Make no mistake; it’s the innate athletic ability of this breed that sets it apart from others, along with an even temperament that makes trainability relatively easy from a young age. Typically used in dressage, the Dutch Warmblood boasts incredibly straight and purposeful limbs that transfer movement seamlessly and can adapt to almost any physical challenge.

This means that it is capable of moving in harmony with the rider, optimising performance and minimising the risk of falling.

In terms of trainability, this breed is agile, clam and obedient, making it extremely capable of learning various disciplines and responding directly to guidance from a rider. Even in the heat of competition, a Dutch Warmblood will follow instruction and perform to its full potential.

Altogether, this breed is also among the most reliable. This would be an important consideration from a betting perspective, with punters known to like runners that they can back to perform even in the most arduous conditions.

The Irish Sport’s speed and strength

By now, our fictional horse is beginning to take shape. With exceptional mental strength, stamina and athletic ability, it would certainly be well placed to compete in any given flat or jump race.

But what if we added the Irish Sport’s natural given speed and raw strength to the mix? This popular breed is actually a cross between an Irish Draught (more on these later) and a Thoroughbred, and aside from its beautiful large eyes it is also known for boasting an excellent, all-round physical ability (and commonly used in eventing and flat racing).

Its natural physical attributes are also borne out by its average life space, which is estimated between 30 and 31.

Tremendously fast across the ground and blessed with natural strength, Irish sport horses also benefit an abundance of physical energy. This is balanced excellently by a focused attitude and reliable temperament, which allows the breeds to optimise performance during competition and make the most of its natural attributes.

It’s also interesting to note that Irish Sport horses have a noticeably strong work-ethic, which makes them excellent trainers and capable of continuously improving throughout their lives.

The Irish Draught’s versatility

We are now on the brink of creating a true super horse, and one that would compete in almost any type of race or competitive meeting that you could care to mention. Still, there’s not much point in having such an incredible force of nature if it cannot compete at every opportunity, which is why we’re introducing the versatility and adaptability of the famous Irish Draught breed.

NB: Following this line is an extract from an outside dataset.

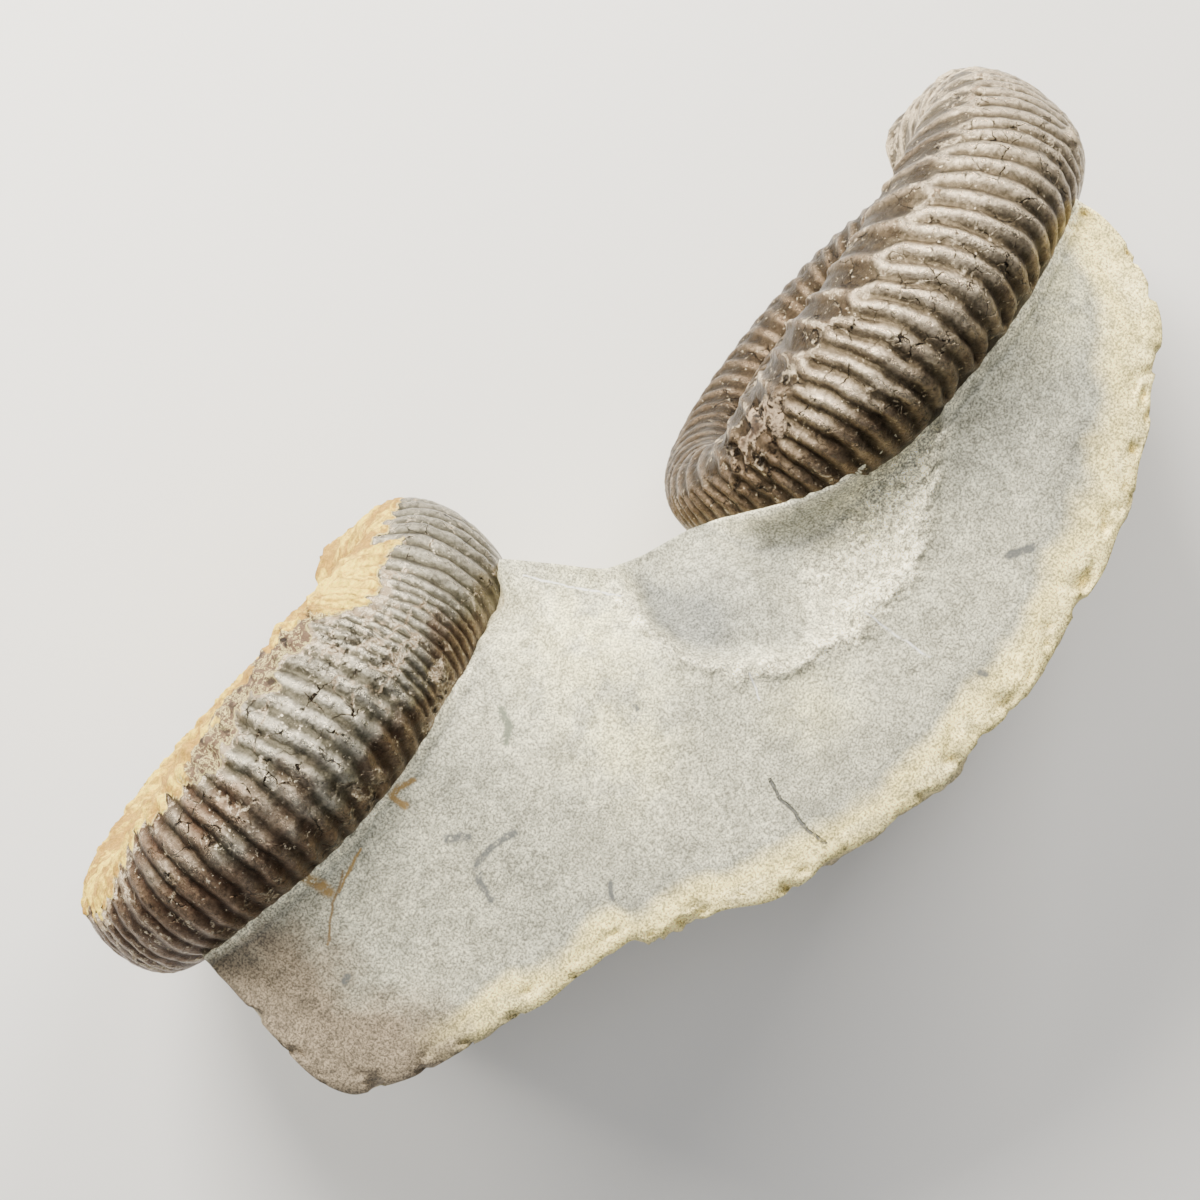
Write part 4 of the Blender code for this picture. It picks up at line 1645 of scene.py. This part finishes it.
FAR_RIBS = Ribs(
    crests=(
        206.0, 201.5, 197.0, 192.4, 187.9, 183.3, 178.8, 174.3, 169.8, 165.2, 160.8, 156.6, 152.3,
        148.1, 144.0, 140.0, 135.6, 130.6, 126.0, 121.2, 116.7, 111.9, 107.4, 102.5, 97.5, 93.1,
        88.7, 84.4, 79.9, 75.2, 71.1, 66.5, 61.8, 57.5, 53.9, 50.1,
    ),
    spacing=4.0, relief=0.58, arch=(1.4, -0.03), sweep=(-2.0, -0.02), join=(46.0, 58.0),
    ridge=2.4, flank_share=0.7,
    strength=(
        (-154.0, 1.0), (45.0, 0.9), (62.0, 1.0), (80.0, 1.15), (112.0, 1.1), (126.0, 0.75),
        (150.0, 0.6), (206.0, 0.7),
    ),
)

GOLDEN_SHELL = ShellFinish(
    name="silver and brown shell with golden crust",
    # crest colours lighter than furrows: partly painted highlight and shade
    bright_crest=(0.30, 0.277, 0.218),
    bright_furrow=(0.080, 0.072, 0.050),
    dark_crest=(0.160, 0.107, 0.068),
    dark_furrow=(0.050, 0.029, 0.018),
    crust=(1.0, 0.73, 0.10),
    crust_deep=(0.50, 0.285, 0.045),
    crust_rim=(1.0, 0.86, 0.38),
    brown=(0.155, 0.095, 0.055),
    dust=(0.36, 0.27, 0.165),
    fleck=(0.80, 0.70, 0.52),
    crack=(0.012, 0.008, 0.005),
    gloss=0.27,
    speckle=0.8,
)
BRONZE_SHELL = ShellFinish(
    name="bronze shell with tan crackle",
    # crest colours lighter than furrows: partly painted highlight and shade
    bright_crest=(0.46, 0.38, 0.27),
    bright_furrow=(0.100, 0.078, 0.049),
    dark_crest=(0.122, 0.085, 0.053),
    dark_furrow=(0.036, 0.025, 0.015),
    crust=(0.44, 0.29, 0.16),
    crust_deep=(0.075, 0.045, 0.025),
    crust_rim=(0.66, 0.50, 0.33),
    brown=(0.12, 0.072, 0.04),
    dust=(0.46, 0.37, 0.25),
    fleck=(0.78, 0.66, 0.46),
    crack=(0.010, 0.007, 0.005),
    gloss=0.27,
    speckle=0.7,
)


def main() -> None:
    """Build every piece and the studio, in order."""
    logging.basicConfig(level=logging.INFO, format="%(name)s: %(message)s")
    near = Ammonite("ammonite_near", NEAR, NEAR_RIBS, OchreCover(), GOLDEN_SHELL)
    far = Ammonite(
        "ammonite_far", FAR, FAR_RIBS, TanCover(), BRONZE_SHELL, nodule=(151.0, -14.0, 0.7)
    )
    for shell in (near, far):
        for piece in shell.build():
            LOG.info("%s built", piece.name)
    LOG.info("%s built", Rock((NEAR, FAR)).build().name)
    Studio().build()


if __name__ == "__main__":
    main()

This horse owes much of its versatility to its history of being crossed with other breeds, including the popular Thoroughbred. This has bred out many of the impurities and defects that may have otherwise have afflicted the horse, creating a strong, all-round competitor that can compete across a number of diverse disciplines (with no known breed-related health issues).

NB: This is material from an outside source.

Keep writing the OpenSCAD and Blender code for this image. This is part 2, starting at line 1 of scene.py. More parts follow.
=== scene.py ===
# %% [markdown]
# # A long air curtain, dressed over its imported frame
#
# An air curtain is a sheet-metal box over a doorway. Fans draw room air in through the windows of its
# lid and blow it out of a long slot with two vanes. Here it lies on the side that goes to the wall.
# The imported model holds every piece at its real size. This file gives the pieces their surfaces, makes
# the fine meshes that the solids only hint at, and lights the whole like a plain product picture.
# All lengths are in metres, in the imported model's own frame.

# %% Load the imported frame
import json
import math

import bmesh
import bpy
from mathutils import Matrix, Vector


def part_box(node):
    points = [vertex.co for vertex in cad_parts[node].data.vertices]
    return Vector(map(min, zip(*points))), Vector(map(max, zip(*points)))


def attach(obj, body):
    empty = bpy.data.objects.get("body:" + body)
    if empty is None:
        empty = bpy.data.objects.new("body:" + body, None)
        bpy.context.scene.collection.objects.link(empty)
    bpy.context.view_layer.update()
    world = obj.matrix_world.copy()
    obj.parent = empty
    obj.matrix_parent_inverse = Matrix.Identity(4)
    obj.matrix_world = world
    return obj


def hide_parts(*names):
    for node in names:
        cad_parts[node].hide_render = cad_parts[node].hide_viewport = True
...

The purity and the quality of this breed is also reflected by its typical life span, with horses living for an impressive 30 years on average.

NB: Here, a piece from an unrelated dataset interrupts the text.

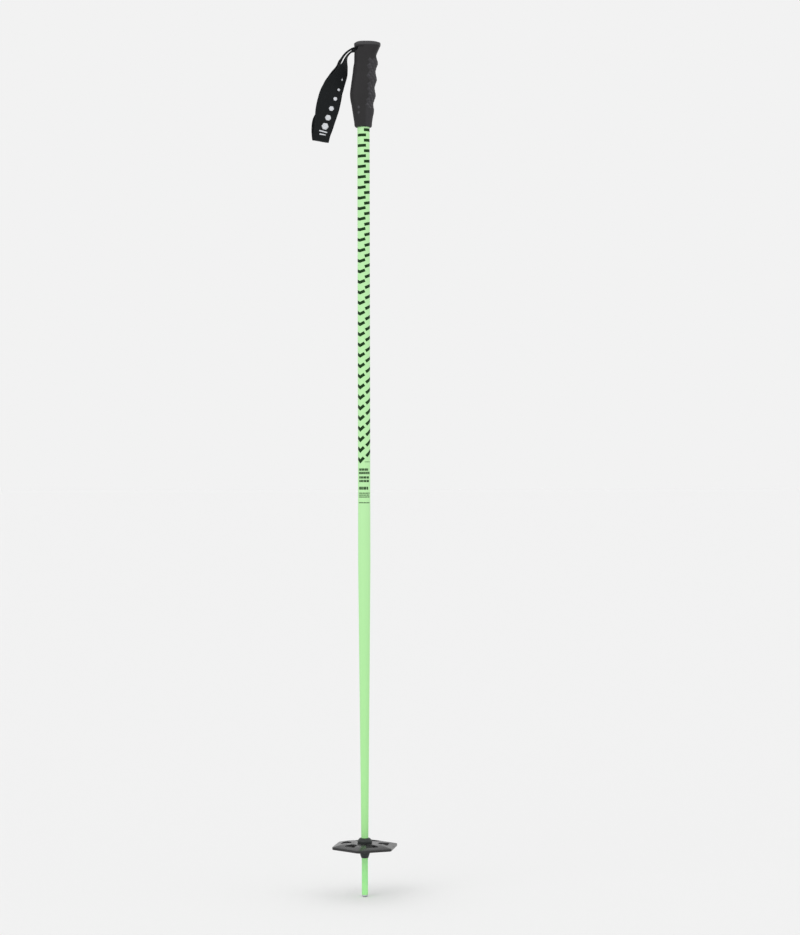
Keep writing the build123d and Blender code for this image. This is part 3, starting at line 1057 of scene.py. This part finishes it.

The versatility and diverse physical capabilities of this horse across flat and jump racing is underpinned by an impressive selection of mental attributes. These include docility and an even temperament, along with a willing nature that makes the horse to quick to learn and adapt to individual challenges. As a result, the breed is also reliable and capable of providing a safe ride, making it a popular choice for riders and punters alike.

As if to augment the effect of genetic perfection, Irish Draught horses also boast  a pleasant head with beautiful eyes that are set well apart. A long and arched neck completes this look, hinting at an alert breed that is always primed to deliver an optimal performance.

So there we have our ideal composite horse, put together using the most striking attributes and characteristics from breeds across the UK. We’re sure you’ll agree this would be a horse to back regardless of the event, both over the hurdles and across demanding, relentless flat races.